Dabei setzen die Stadtwerke den Schätzwert in der Regel zu hoch an, sie stellen also bewusst zu viel in Rechnung. Sinn dieser Übung ist es, die bis dahin untätige Kundschaft doch noch dazu zu bewegen, den aktuellen Zählerstand nachzureichen. Schließlich wollen diese nur den wirklichen Verbrauch bezahlen und eine neue Abschlagsrechnung erhalten, die nicht zu hoch liegt. Die neuen Jahresrechnungen, die Basis der monatlichen Abschlagszahlungen sind, will Jülich bis Anfang Februar verschicken. Und diesmal auf Grundlage der selbst ermittelten Zahlen.
„Hoffentlich ist es das letzte Mal“
Die Sprecherin verweist zudem auf die Pflicht von Stromversorgern, sich regelmäßig ein Bild vom ordnungsgemäßen Zustand der Zähler zu machen. Das geschieht zwar bei vielen Serviceterminen, aber eben nicht flächendeckend. Wann die Stadtwerke Jülich zuletzt sämtliche Anschlussstellen aufgesucht haben, daran könne sie sich nicht genau erinnern. Allerdings „würden wir uns wünschen, dass es das letzte Mal ist, 100 Prozent der Haushalte aufzusuchen“. Denn der Aufwand ist mit dem für einen Monat angeheuerten Fremdpersonal enorm.
Die Kosten für die lange geplante Aktion seien allerdings im Budget des Jahres eingeplant, so die Sprecherin. Überdies hat Jülich gerade überhaupt keine Probleme mit dem Geld. In diesem Juni vermeldete das Unternehmen ein historisches Rekordergebnis mit gut 2,5 Millionen Euro Gewinn für das Geschäftsjahr 2023.
Der Austausch herkömmlicher Zähler gegen die intelligenten, Smart Meter genannt, könnte den Stadtwerken zudem in die Karten spielen, um sich Aufwand zu sparen. Der Wechsel laufe, sei aber längst nicht abgeschlossen, so die Sprecherin. 100 dieser Messeinrichtungen hätten die Stadtwerke aktuell in Jülich verbaut.

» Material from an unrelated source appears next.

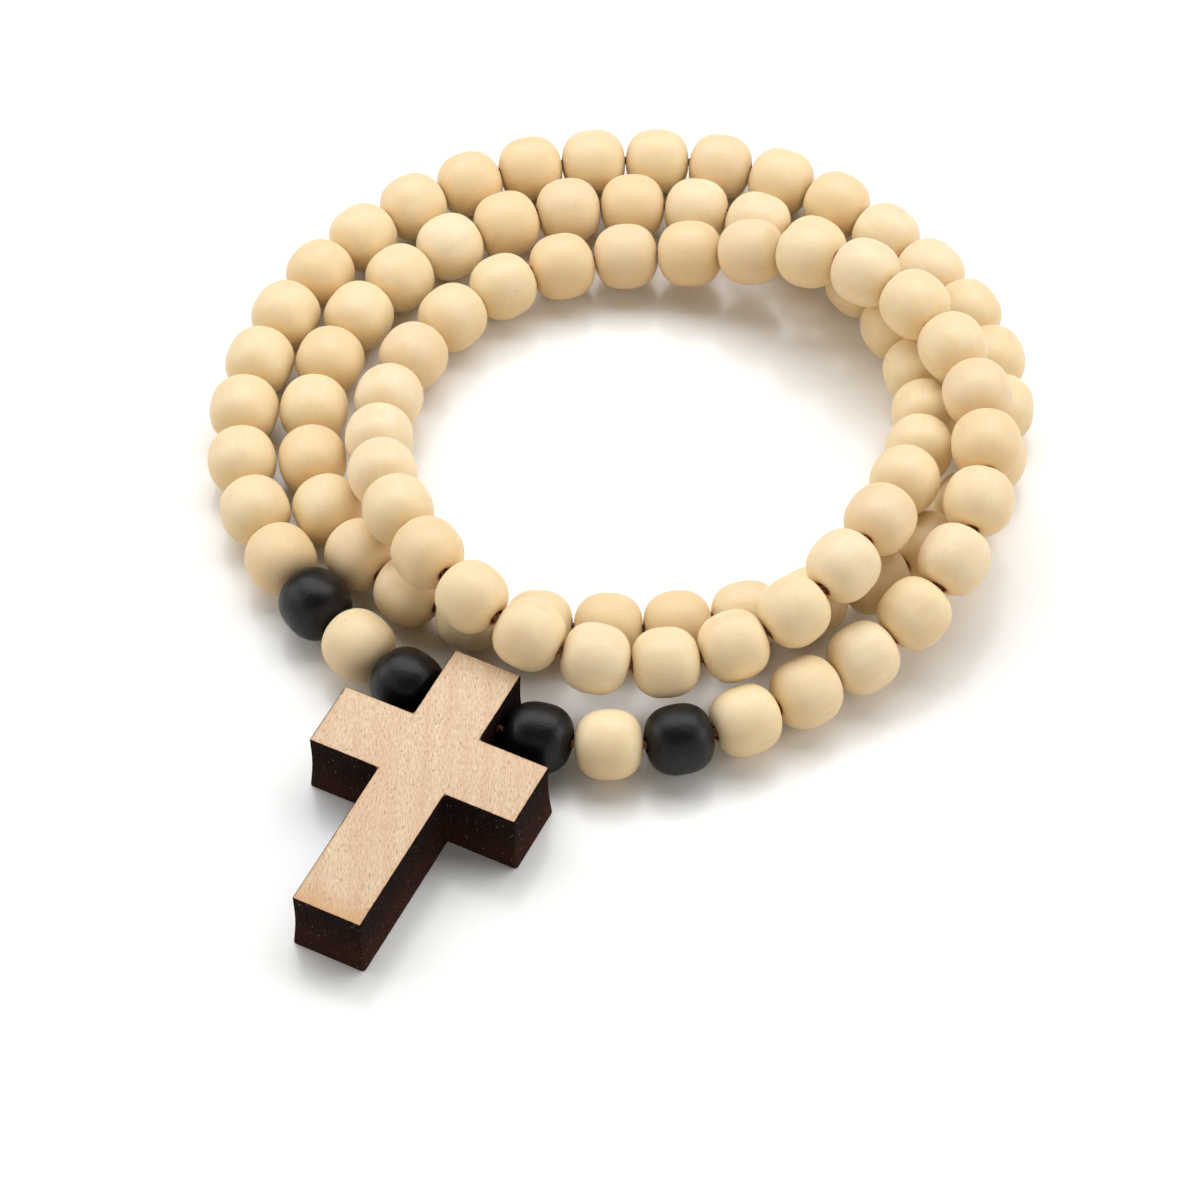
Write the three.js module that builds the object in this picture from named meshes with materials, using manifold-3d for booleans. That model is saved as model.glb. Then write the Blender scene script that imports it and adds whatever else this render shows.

Die Versorger haben mit dem Einbau der digitalen Zähler grundsätzlich Zugriff auf alle Daten des Verbrauchs. Ein Ablesen durch Kundschaft oder – wie jetzt – externe Dienstleister wäre damit überflüssig.
Dass bei Tausenden Hausbesuchen die Stadtwerke vor böswilligen Trittbrettfahrern nicht gefeit sind, weiß auch die Sprecherin. Daher ist die Aktion von einer breiten Informationskampagne flankiert. Wer im Auftrag des Versorgers Zähler abliest, trägt eine gelbe Stadtwerke-Weste und muss sich ausweisen können. Wer unsicher ist, wen er vor der Haustür stehen hat, kann dessen Identität direkt bei einer Servicetelefonnummer der Stadtwerke prüfen.
Mit einem müssen die Stadtwerke jedoch auch mit bei dieser Maßnahme rechnen: dass ihnen die Tür bei den unangekündigten Besuchen versperrt bleibt. Passiert dies, hinterlassen die Dienstleister einen Zettel mit einem neuen Termin. Bleibt auch dieser Versuch erfolglos, bitten die Stadtwerke, die Zählerstände selbst zu übermitteln. Geschieht dies nicht, muss der Versorger das tun, was er eigentlich vermeiden will: den Verbrauch wieder schätzen.